▸ **DATA TO USE**:
%%
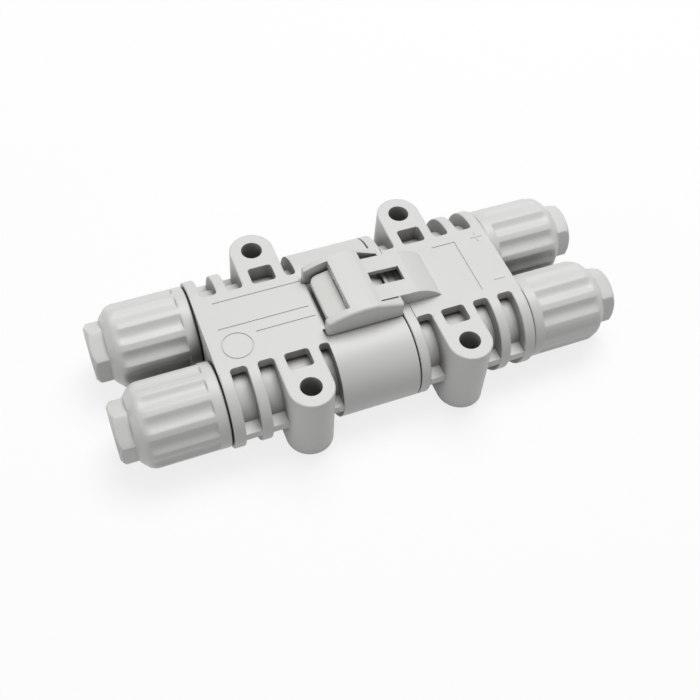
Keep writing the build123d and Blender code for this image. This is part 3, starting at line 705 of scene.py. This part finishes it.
%%
%%
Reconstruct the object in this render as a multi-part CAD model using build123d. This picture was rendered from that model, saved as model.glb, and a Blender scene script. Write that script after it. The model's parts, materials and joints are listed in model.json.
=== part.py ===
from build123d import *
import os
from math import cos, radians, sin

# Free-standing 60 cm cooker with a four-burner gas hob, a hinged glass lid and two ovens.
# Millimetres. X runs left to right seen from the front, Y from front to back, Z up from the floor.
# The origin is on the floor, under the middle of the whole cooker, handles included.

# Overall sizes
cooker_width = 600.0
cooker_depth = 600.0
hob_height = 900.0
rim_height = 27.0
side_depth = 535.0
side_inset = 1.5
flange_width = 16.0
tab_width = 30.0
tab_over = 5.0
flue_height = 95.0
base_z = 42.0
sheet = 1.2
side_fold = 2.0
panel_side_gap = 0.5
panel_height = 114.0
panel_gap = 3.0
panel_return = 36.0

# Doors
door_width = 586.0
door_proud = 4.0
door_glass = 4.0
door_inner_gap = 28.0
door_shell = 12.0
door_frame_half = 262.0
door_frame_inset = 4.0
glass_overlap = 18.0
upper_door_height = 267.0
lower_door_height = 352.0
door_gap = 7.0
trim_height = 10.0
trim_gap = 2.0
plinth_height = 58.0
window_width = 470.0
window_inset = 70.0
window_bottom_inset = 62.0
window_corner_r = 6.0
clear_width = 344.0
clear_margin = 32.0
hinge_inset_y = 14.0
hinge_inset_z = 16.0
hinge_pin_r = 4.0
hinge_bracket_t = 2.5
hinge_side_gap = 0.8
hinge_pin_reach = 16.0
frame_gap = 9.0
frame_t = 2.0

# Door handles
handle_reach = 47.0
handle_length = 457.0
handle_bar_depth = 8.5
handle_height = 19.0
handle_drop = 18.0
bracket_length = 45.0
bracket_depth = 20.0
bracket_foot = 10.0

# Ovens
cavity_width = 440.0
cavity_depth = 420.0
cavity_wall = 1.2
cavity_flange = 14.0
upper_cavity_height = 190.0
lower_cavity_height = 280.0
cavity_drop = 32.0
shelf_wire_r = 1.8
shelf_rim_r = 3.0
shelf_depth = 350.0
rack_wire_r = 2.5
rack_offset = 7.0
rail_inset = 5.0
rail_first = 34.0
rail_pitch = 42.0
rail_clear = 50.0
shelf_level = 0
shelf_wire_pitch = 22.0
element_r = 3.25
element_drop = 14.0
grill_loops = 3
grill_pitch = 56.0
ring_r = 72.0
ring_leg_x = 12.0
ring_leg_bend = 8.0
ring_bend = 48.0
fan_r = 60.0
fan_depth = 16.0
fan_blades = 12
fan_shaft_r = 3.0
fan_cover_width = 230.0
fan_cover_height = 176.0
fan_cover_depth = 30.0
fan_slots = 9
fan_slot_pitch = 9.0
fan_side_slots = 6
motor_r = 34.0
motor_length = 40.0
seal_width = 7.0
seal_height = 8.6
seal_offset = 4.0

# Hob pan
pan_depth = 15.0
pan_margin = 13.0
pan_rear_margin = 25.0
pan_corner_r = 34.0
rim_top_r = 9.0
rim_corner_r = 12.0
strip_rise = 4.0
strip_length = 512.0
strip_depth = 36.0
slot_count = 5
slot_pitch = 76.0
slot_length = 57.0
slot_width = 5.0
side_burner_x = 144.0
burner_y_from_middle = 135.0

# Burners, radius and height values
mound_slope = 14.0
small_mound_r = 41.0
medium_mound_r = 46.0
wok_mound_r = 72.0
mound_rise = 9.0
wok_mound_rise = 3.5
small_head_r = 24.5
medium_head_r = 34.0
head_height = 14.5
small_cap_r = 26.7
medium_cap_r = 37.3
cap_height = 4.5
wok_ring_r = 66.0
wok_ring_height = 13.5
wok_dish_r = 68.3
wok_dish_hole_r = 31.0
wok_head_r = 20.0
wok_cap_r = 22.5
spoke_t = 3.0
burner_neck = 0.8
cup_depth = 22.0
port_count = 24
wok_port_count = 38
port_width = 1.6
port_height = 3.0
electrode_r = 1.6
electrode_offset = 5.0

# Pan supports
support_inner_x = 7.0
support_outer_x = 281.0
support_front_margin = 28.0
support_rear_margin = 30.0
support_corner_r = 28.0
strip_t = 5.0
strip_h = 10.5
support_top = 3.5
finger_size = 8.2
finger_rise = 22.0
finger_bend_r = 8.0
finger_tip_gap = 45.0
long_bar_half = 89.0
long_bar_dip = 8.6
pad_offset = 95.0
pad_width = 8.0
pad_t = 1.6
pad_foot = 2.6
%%
%%
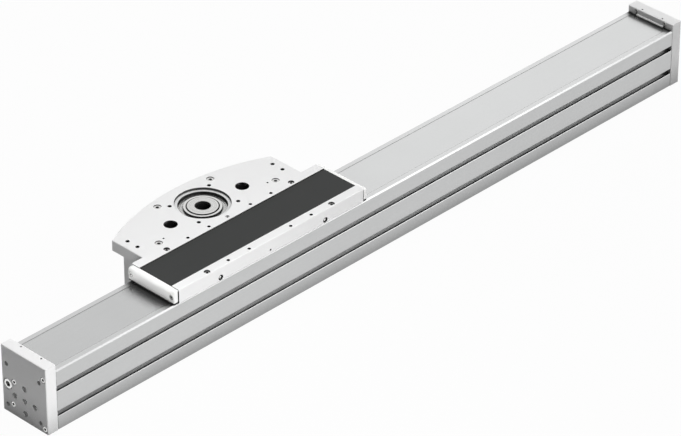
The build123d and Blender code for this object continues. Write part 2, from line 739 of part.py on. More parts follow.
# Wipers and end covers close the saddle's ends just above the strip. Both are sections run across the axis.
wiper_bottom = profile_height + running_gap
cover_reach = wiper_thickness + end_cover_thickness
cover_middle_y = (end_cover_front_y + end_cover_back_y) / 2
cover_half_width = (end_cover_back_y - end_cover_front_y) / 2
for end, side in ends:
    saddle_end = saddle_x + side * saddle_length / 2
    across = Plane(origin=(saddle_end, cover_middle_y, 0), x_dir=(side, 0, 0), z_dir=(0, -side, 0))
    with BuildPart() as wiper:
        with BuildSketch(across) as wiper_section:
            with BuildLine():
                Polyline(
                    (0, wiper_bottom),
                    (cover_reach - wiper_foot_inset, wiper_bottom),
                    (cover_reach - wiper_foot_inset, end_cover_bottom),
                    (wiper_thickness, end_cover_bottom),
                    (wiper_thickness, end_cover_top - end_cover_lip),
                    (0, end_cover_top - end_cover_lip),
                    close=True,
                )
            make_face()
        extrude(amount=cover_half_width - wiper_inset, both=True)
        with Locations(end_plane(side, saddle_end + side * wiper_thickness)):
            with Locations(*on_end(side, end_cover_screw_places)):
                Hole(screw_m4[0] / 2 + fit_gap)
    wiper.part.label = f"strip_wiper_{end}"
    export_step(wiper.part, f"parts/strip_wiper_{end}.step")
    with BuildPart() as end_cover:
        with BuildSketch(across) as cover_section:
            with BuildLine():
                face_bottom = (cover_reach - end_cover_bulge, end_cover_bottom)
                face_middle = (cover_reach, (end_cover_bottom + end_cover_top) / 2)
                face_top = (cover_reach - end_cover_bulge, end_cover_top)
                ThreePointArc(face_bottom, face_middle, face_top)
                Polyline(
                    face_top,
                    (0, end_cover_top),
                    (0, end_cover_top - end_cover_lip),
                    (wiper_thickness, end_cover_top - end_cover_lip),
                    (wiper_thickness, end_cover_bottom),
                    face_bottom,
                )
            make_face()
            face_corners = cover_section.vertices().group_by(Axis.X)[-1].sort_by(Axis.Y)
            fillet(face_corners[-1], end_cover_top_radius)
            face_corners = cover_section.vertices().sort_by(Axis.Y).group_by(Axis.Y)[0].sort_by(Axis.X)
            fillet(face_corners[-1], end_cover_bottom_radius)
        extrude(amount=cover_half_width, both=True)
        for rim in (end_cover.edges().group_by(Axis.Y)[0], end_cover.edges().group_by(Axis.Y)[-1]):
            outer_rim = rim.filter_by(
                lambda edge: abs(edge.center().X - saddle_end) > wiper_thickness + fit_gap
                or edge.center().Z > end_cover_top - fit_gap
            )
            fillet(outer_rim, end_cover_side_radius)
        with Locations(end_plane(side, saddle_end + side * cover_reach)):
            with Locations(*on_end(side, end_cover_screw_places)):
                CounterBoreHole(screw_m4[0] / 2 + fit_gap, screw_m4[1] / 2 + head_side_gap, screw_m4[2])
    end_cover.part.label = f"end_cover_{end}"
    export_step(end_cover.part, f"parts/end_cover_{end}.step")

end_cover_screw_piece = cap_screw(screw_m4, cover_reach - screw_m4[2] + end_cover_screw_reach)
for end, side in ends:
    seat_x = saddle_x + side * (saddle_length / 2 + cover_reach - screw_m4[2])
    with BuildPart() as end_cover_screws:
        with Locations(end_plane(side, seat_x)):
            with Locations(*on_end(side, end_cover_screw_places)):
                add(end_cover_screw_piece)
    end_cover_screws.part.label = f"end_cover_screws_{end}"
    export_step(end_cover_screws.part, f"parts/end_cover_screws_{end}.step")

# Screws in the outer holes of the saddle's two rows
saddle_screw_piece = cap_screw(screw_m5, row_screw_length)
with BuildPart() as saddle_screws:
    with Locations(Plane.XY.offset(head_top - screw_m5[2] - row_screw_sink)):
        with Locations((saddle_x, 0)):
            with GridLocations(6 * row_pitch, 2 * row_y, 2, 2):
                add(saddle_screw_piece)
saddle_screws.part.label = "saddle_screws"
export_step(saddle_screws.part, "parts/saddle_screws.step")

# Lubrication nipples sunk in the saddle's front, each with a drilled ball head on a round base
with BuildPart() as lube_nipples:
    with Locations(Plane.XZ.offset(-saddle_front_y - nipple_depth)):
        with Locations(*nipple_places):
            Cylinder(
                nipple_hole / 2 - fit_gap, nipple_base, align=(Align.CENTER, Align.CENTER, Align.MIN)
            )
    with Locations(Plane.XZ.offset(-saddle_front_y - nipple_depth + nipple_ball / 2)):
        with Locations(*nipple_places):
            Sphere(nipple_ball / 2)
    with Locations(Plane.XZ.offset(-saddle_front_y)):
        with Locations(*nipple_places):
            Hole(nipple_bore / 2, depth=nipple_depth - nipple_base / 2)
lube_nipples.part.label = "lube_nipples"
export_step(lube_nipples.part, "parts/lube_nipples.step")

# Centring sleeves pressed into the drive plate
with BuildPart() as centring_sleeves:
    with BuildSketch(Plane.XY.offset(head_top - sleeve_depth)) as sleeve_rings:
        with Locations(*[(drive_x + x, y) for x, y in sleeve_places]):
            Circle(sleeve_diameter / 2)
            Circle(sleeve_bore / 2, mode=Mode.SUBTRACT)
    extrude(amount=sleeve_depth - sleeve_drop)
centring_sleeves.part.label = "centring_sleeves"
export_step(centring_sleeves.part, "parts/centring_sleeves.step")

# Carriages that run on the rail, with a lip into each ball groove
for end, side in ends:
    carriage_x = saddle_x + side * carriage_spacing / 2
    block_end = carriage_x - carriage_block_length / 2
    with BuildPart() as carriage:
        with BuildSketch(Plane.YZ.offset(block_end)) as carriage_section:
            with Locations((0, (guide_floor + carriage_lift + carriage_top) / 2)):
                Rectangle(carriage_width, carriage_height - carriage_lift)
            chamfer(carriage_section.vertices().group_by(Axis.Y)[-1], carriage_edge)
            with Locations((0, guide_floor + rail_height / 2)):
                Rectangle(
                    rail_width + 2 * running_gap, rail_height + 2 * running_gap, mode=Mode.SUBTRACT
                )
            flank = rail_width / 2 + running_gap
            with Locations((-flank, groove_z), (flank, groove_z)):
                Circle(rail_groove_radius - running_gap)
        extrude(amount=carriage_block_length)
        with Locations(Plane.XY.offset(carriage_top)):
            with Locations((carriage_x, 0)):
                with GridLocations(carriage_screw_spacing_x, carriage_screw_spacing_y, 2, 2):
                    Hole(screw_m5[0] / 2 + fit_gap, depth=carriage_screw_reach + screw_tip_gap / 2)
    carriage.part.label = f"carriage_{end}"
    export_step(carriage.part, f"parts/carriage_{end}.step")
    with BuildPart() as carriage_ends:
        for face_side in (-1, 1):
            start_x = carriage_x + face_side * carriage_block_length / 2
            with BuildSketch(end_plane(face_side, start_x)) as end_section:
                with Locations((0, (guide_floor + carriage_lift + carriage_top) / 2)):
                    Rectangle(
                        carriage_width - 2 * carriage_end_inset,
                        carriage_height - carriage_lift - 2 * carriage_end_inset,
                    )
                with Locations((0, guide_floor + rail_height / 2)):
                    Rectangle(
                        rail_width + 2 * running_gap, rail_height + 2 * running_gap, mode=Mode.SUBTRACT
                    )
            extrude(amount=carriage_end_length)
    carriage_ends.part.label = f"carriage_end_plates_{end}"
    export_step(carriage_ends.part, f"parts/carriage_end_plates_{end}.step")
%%
▸ **WHAT IS NEEDED**: Check each line in the records for the word "code" and say how many have it, with nothing else.

▸ **TASK ANSWER**: 2